I found the courage to change the things I can, and it takes a lot of courage (and just the right amount of total, utter frustration) to send the son you love packing, but that's where "the wisdom to know the difference" comes in.
Eventually the wisest course of action was to allow Josh to struggle against himself, and he is struggling.
It is heartbreaking to me when he comes over and I see the longing in his eyes, the longing to return to what is "normal" for him. But "normal" isn't going to move him forward and I pray that Rootie is right, that someday he will be able to see that by setting him free, I was giving him legs to walk into a better place.
But I think the most difficult aspect of all of this is that there are some amazingly wonderful changes going on in my life right now, and I would have loved for Josh to have been a part of them, to have benefited from them. Unfortunately, his perspective is that I've made him leave BECAUSE of these changes, and that simply isn't the case, but he's probably always going to look at this time as a time when I selfishly kicked him out so I could have the life *I* wanted. The truth though, is that I truly felt the changes in my life could move him forward.

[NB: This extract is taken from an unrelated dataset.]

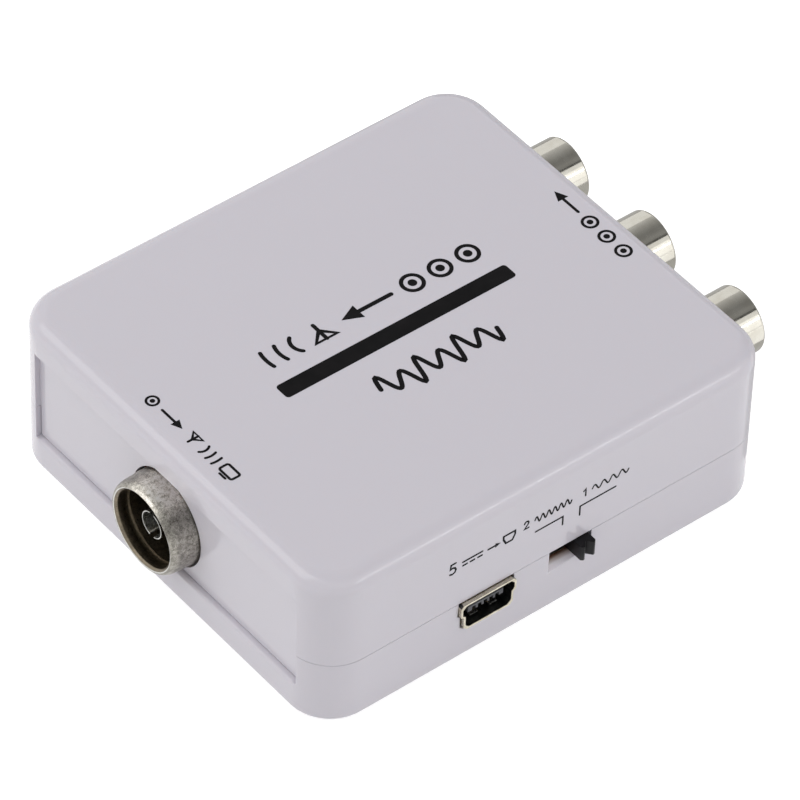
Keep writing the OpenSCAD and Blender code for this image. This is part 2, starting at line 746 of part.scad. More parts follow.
module supply_socket_contacts() {
    front_y = usb_front_y + tongue_back + seat_gap;
    lead_y = usb_back_y + usb_contact_t + usb_wall;
    color("gold") for (n = usb_contacts_at) {
        x = usb_x + n * usb_pitch;
        block([usb_contact_w, lead_y - front_y, usb_contact_t],
            [x, (lead_y + front_y) / 2, board_top + tongue_rise]);
        block([usb_contact_w, usb_contact_t, tongue_rise + usb_contact_t],
            [x, lead_y - usb_contact_t / 2, board_top]);
        block([usb_contact_w, leg_w, usb_contact_t],
            [x, lead_y + leg_w / 2 - usb_contact_t, board_top]);
    }
}

// Channel switch

module switch_frame() {
    color("silver") {
        difference() {
            block([frame_w, frame_d, frame_h], [switch_x, frame_y + frame_d / 2, board_top]);
            block([frame_w - 2 * frame_t, frame_d, frame_h - 2 * frame_t],
                [switch_x, frame_y + frame_t + frame_d / 2, board_top + frame_t]);
            block([window_w, 2 * over, knob_h + frame_t], [switch_x, frame_y, knob_z - (knob_h + frame_t) / 2]);
        }
        for (side = [-1, 1]) {
            block([frame_t, leg_w, board_top - leg_foot_z + frame_t],
                [switch_x + side * (frame_w - frame_t) / 2, frame_y + frame_d / 2, leg_foot_z]);
        }
    }
}

module switch_base() {
    size_x = frame_w - 2 * (frame_t + seat_gap);
    size_z = frame_h - 2 * (frame_t + seat_gap);
    color("peru") difference() {
        block([size_x, switch_base_t, size_z],
            [switch_x, base_y + switch_base_t / 2, board_top + frame_t + seat_gap]);
        for (n = terminals_at) {
            block([terminal_w / 2 + 2 * seat_gap, switch_base_t + over, terminal_t + 2 * seat_gap],
                [switch_x + n * switch_travel, base_y + switch_base_t / 2, knob_z - terminal_t / 2 - seat_gap]);
        }
    }
}

module switch_terminals() {
    pad_h = terminal_w;
    color("gold") for (n = terminals_at) {
        x = switch_x + n * switch_travel;
        run_l = terminal_tail_y + terminal_t / 2 - base_y + terminal_t;
        block([terminal_w, terminal_t, pad_h], [x, base_y - terminal_t / 2, knob_z - pad_h / 2]);
        block([terminal_w / 2, run_l, terminal_t], [x, base_y - terminal_t + run_l / 2, knob_z - terminal_t / 2]);
        block([terminal_w / 2, terminal_t, knob_z + terminal_t / 2 - leg_foot_z], [x, terminal_tail_y, leg_foot_z]);
    }
}

module switch_knob() {
    tip_y = -(case_w / 2 + knob_stick_out);
    carriage_h = frame_h - 2 * (frame_t + slide_gap);
    color("#202020") {
        block([carriage_w, carriage_t, carriage_h],
            [knob_x, carriage_y + carriage_t / 2, board_top + frame_t + slide_gap]);
        translate([knob_x, 0, knob_z - knob_h / 2]) linear_extrude(knob_h) polygon([
            [-knob_w / 2, carriage_y + carriage_t / 2], [-knob_w / 2, tip_y + knob_bevel],
            [-knob_w / 2 + knob_bevel, tip_y], [-knob_notch_w / 2, tip_y], [0, tip_y + knob_notch_d],
            [knob_notch_w / 2, tip_y], [knob_w / 2 - knob_bevel, tip_y], [knob_w / 2, tip_y + knob_bevel],
            [knob_w / 2, carriage_y + carriage_t / 2]
        ]);
    }
}

module switch_wiper() {
    foot_y = base_y - terminal_t - wiper_gap;
    foot_l = foot_y - carriage_back_y;
    color("goldenrod") {
        block([switch_travel + 2 * wiper_t, wiper_t, terminal_w],
            [knob_x, carriage_back_y + wiper_t / 2, knob_z - terminal_w / 2]);
        for (side = [-1, 1]) {
            block([2 * wiper_t, foot_l, terminal_w / 2],
                [knob_x + side * switch_travel / 2, carriage_back_y + foot_l / 2, knob_z - terminal_w / 4]);
        }
    }
}

// Parts on the board

module shield_can() {
    color("gainsboro") difference() {
        block([can_l, can_w, can_h], can_at);
        block([can_l - 2 * can_t, can_w - 2 * can_t, can_h + over], can_at);
    }
}

module shield_lid() {
    rim_gap = can_t + seat_gap;
    color("lightgray") difference() {
        block([can_l + 2 * rim_gap, can_w + 2 * rim_gap, can_rim_h + can_t],
            can_at + [0, 0, can_h - can_rim_h]);
        block([can_l + 2 * seat_gap, can_w + 2 * seat_gap, can_rim_h + over],
            can_at + [0, 0, can_h - can_rim_h - over]);
    }
}

module modulator_chip() {
    stand = chip_h / 16;
    color("#303030") difference() {
        block([chip_l, chip_w, chip_h - stand], can_at + [0, 0, stand]);
        translate(can_at + [-chip_l / 2, 0, chip_h]) cylinder(h = 2 * stand, r = chip_w / 8, center = true);
    }
}

module chip_leads() {
    lead_w = lead_pitch / 3;
    lead_t = chip_h / 8;
    shoulder = lead_w;
    color("silver") for (side = [-1, 1], n = [0:leads_a_side - 1]) {
        x = (n - (leads_a_side - 1) / 2) * lead_pitch;
        y = side * (chip_w + shoulder) / 2;
        block([lead_w, shoulder + lead_t, lead_t], can_at + [x, y + side * lead_t / 2, chip_h / 2]);
        block([lead_w, lead_t, chip_h / 2 + lead_t], can_at + [x, y + side * (shoulder + lead_t) / 2, 0]);
        block([lead_w, 2 * shoulder, lead_t], can_at + [x, y + side * (3 * shoulder + lead_t) / 2, 0]);
    }
}

module crystal() {
    color("silver") translate(on_board(crystal_share)) {
        linear_extrude(crystal_h) rounded_rect(crystal_l - crystal_w / 8, crystal_w * 7 / 8, crystal_w * 3 / 8);
        linear_extrude(crystal_h / 8) rounded_rect(crystal_l, crystal_w, crystal_w * 7 / 16);
        for (side = [-1, 1]) {
            translate([side * crystal_lead_x, 0, leg_foot_z - board_top])
                cylinder(h = board_top - leg_foot_z, r = leg_t / 2);
        }
    }
}

module electrolytic_capacitors() {
    bead_r = electrolytic_r / 12;
    color("slategray") for (share = electrolytic_shares) {
        translate(on_board(share)) {
            rotate_extrude() polygon([
                [0, 0], [electrolytic_r - bead_r, 0], [electrolytic_r, bead_r], [electrolytic_r, 2 * bead_r],
                [electrolytic_r - bead_r, 3 * bead_r], [electrolytic_r, 4 * bead_r],
                [electrolytic_r, electrolytic_h - bead_r], [electrolytic_r - bead_r, electrolytic_h], [0, electrolytic_h]
            ]);
            for (side = [-1, 1]) {
                translate([side * electrolytic_lead_x, 0, leg_foot_z - board_top])
                    cylinder(h = board_top - leg_foot_z, r = leg_t / 2);
            }
        }
    }
}

module voltage_regulator() {
    pin_l = regulator_w / 2;
    pin_w = regulator_l / 9;
    pin_h = regulator_h / 6;
    color("#303030") translate(on_board(regulator_share)) {
        block([regulator_l, regulator_w, regulator_h], [0, 0, 0]);
        block([regulator_l / 2, regulator_w / 2, pin_h], [0, (regulator_w + pin_l) / 2, 0]);
        for (n = [-1, 0, 1]) {
            block([pin_w, pin_l, pin_h], [n * regulator_l / 3, -(regulator_w + pin_l) / 2, 0]);
        }
    }
}

module power_choke() {
    flange_h = choke_h / 5;
    color("#404040") translate(on_board(choke_share)) {
        cylinder(h = flange_h, r = choke_r);
        cylinder(h = choke_h, r = choke_r * 3 / 4);
        translate([0, 0, choke_h - flange_h]) cylinder(h = flange_h, r = choke_r);
    }
}

module polarity_diode() {
    tab_t = diode_h / 10;
    color("#303030") translate(on_board(diode_share)) {
        block([diode_l, diode_w, diode_h - tab_t], [0, 0, tab_t]);
        for (side = [-1, 1]) {
            block([tab_t, diode_w / 2, diode_h / 2], [side * (diode_l + tab_t) / 2, 0, 0]);
            block([diode_l / 4, diode_w / 2, tab_t], [side * (diode_l * 3 / 8 + tab_t), 0, 0]);
        }
    }
}

// A small part with a metal cap at each end
module small_part(share, h) {
    cap = small_l / 5;
    translate(on_board(share)) {
        block([small_l - 2 * cap, small_w - h / 10, h - h / 10], [0, 0, h / 20]);
        for (side = [-1, 1]) {
            block([cap, small_w, h], [side * (small_l - cap) / 2, 0, 0]);
        }
    }
}

module ceramic_capacitors() {
    color("burlywood") for (share = ceramic_shares) {
        small_part(share, ceramic_h);
    }
}

module resistors() {
    color("#303030") for (share = resistor_shares) {
        small_part(share, resistor_h);
    }
}

top_shell();
bottom_shell();
circuit_board();
aerial_socket_shell();
aerial_socket_insulator();
aerial_socket_contact();
socket_barrel(phono_ys[0]);  // video_socket_barrel
socket_insert(phono_ys[0], "gold");  // video_socket_insert
socket_contact(phono_ys[0]);  // video_socket_contact
socket_housing(phono_ys[0]);  // video_socket_housing
socket_barrel(phono_ys[1]);  // left_socket_barrel
socket_insert(phono_ys[1], "white");  // left_socket_insert
socket_contact(phono_ys[1]);  // left_socket_contact
socket_housing(phono_ys[1]);  // left_socket_housing
socket_barrel(phono_ys[2]);  // right_socket_barrel
socket_insert(phono_ys[2], "red");  // right_socket_insert
socket_contact(phono_ys[2]);  // right_socket_contact
socket_housing(phono_ys[2]);  // right_socket_housing
supply_socket_shell();
supply_socket_block();
supply_socket_contacts();
switch_frame();
switch_base();
switch_terminals();
switch_knob();
switch_wiper();
shield_can();
shield_lid();
modulator_chip();
chip_leads();
crystal();
electrolytic_capacitors();
voltage_regulator();
power_choke();
polarity_diode();
ceramic_capacitors();
resistors();
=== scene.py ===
# %% [markdown]
# # A small white converter box
#
# The object is a plastic box a little larger than a matchbox, with metal sockets on three of
# its sides. Its construction comes ready made from a CAD model, which is loaded here as a fixed
# frame. This lesson adds what CAD leaves out: softened edges, moulded, plated and cast finishes,
# printed marks, a camera and soft studio light.

# %% Load the frame
import json
import math
import bmesh
import bpy
from mathutils import Matrix, Vector

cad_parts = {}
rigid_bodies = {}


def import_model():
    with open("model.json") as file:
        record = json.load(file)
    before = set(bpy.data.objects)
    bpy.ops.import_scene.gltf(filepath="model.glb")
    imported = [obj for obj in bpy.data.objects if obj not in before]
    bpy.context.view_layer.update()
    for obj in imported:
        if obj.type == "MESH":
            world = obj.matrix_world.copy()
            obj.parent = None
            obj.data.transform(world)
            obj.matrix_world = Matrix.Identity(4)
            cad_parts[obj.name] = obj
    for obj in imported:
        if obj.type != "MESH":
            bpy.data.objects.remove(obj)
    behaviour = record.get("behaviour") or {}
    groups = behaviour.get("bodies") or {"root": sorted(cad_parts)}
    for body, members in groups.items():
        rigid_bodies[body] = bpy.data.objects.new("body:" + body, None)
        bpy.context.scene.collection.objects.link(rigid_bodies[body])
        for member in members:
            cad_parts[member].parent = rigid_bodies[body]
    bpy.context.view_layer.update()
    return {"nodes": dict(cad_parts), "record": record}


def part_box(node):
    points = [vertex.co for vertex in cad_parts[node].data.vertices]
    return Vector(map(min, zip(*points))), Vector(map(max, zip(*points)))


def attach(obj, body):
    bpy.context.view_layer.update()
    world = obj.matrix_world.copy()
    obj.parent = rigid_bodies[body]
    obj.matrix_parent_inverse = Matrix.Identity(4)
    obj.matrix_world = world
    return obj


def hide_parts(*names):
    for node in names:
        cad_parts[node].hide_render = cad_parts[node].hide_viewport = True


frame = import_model()

# %% [markdown]
# ## Sizes
#
# Everything is in metres, as in the frame, but an object this small is easier to think of in
# millimetres. One constant turns the first into the second. Every place below is read from the
# frame's own boxes, so a piece stays where the construction puts it.

# %% Read places from the frame
MM = 0.001


def middle(node):
    """The middle of a CAD node's box."""
    low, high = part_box(node)
    return (low + high) / 2


case_low, case_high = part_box("top_shell")
case_low.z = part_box("bottom_shell")[0].z
print("case, mm:", [round(v / MM, 2) for v in case_high - case_low])

# %% [markdown]
# ## The camera
#
# The photograph looks down on a corner of the box with a long lens, from about 0.7 m away. The
# camera is set by angles, a distance and the point that it looks at. A small roll tilts the
# picture. Its axes are worked out from the angles, so no tracking constraint is needed.

# %% Place the camera
AZIMUTH = math.radians(-39.926)
ELEVATION = math.radians(44.768)
ROLL = math.radians(2.051)
CAMERA_DISTANCE = 704.9 * MM
LOOKED_AT = Vector((4.071, 3.121, 5.047)) * MM
SENSOR = 36
LENS = 284.49


def placed(name, data):
    """A new object with this data, put into the scene."""
    thing = bpy.data.objects.new(name, data)
    bpy.context.scene.collection.objects.link(thing)
    return thing


backward = Vector((math.sin(AZIMUTH) * math.cos(ELEVATION), -math.cos(AZIMUTH) * math.cos(ELEVATION),
                   math.sin(ELEVATION)))
level_right = Vector((math.cos(AZIMUTH), math.sin(AZIMUTH), 0))
level_up = backward.cross(level_right)
right = level_right * math.cos(ROLL) + level_up * math.sin(ROLL)
up = level_up * math.cos(ROLL) - level_right * math.sin(ROLL)
turn = Matrix((right, up, backward)).transposed()
camera = placed("camera", bpy.data.cameras.new("camera"))
camera.matrix_world = Matrix.Translation(LOOKED_AT + backward * CAMERA_DISTANCE) @ turn.to_4x4()
camera.data.lens = LENS
camera.data.sensor_width = SENSOR
camera.data.clip_start = 10 * MM
bpy.context.scene.camera = camera
print("camera at, mm:", [round(v / MM, 1) for v in camera.matrix_world.translation])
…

I pray every night that God will walk with Josh and guide him; that he will lead him to a better place, and I keep asking for courage and wisdom and help with acceptance for myself, because I know that what has always carried me through difficult times is finding Serenity.
1 comment:
If Josh is as smart as you say he is, he'll find his place. He's young yet, and as hard as it is for any adult person to recognize and deal with something as intense as a mental illness, it's exponentially more difficult for someone his age, who still has a bit of that young person immortality thing. He's going to have to do some growing up- and I mean that literally. The frontal cortex of a person's brain (deals with cause and effect and decision making skills)doesn't fully develop until their mid-20's. He's almost there, but not quite. I've seen it in my own 23 year old...he's just now (after 4 years later) starting to recognize and make sense of himself. It's frightening, and you (as a mother) hope and pray that they won't do something horribly rash before sense takes hold. My handle to hold on to has been Proverbs 22:6-"Train up a child in the way he should go, And even when he is old he will not depart from it" because it doesn't say "when he is 16-24 he willnot depart from it". So lean on the upbringing you gave him. take confidence in knowing you did it right and that will come back eventually. Look at his brother and see that you did it right.